The same suicidal/homicidal drivers on the roads. Construction everywhere. Not in the same places as before, and overall the highway seems better. The road crews are now sporting orange t-shirts (orange is the color of the Partido Patriota).  Buses crammed with people, usually converted school buses painted with bright colors and sporting names like La Sanjuanera (the woman from San Juan). Buses are the main means of transport for many people, including vendors, and so the tops of the buses are usually piled with large bundles of clothing, of produce, parcels of all kinds.  One bus had a huge rope net stuffed with a few hundred cabbages balanced kind of precariously on the roof rack. Some are more modern, at least on the outside (that is, they actually seem to have been built for inter-city transport) and have slicker paint jobs, but I don't know how much more comfortable they are on the inside.

The weather was indeterminate; cloudy, but not rainy, and cooler than I remember it being last March. But then, in the altiplano, it was relatively cool for most of the year, with the occasional extremely sunny day when it got quite hot in the afternoon.

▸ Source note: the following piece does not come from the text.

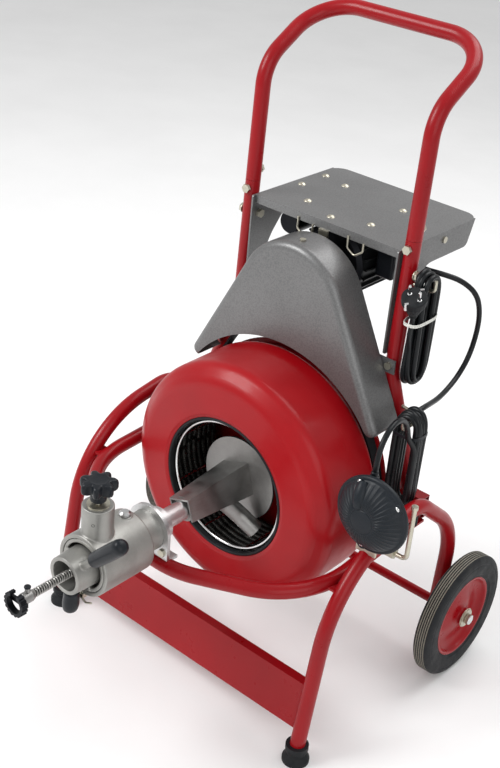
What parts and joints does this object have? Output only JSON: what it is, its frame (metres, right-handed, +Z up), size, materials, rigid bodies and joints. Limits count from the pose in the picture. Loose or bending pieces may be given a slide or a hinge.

The strangest thing is not having a house. I got used to having a place of my own, and it made me feel somewhat rooted here. Now, I don't have a fixed location; I don't live anywhere here. In the same way that my research has become a bit unsettled and less geographically focused, since the radio station has not opened up again, and I am not sure it ever will, my overall presence here is somewhat rootless. And so I am not sure I will ever be somewhere long enough to take things out of my suitcase (although I hope I will stay somewhere long enough to at least wash out some clothes: I didn't think about that when I packed, and only took about 4 days' worth of clothing, assuming that I would be able to (a) retrieve stuff from Chinique, and (b) wash some clothing (since it is all hand wash and air dry, that means staying somewhere long enough so that the clothes dry).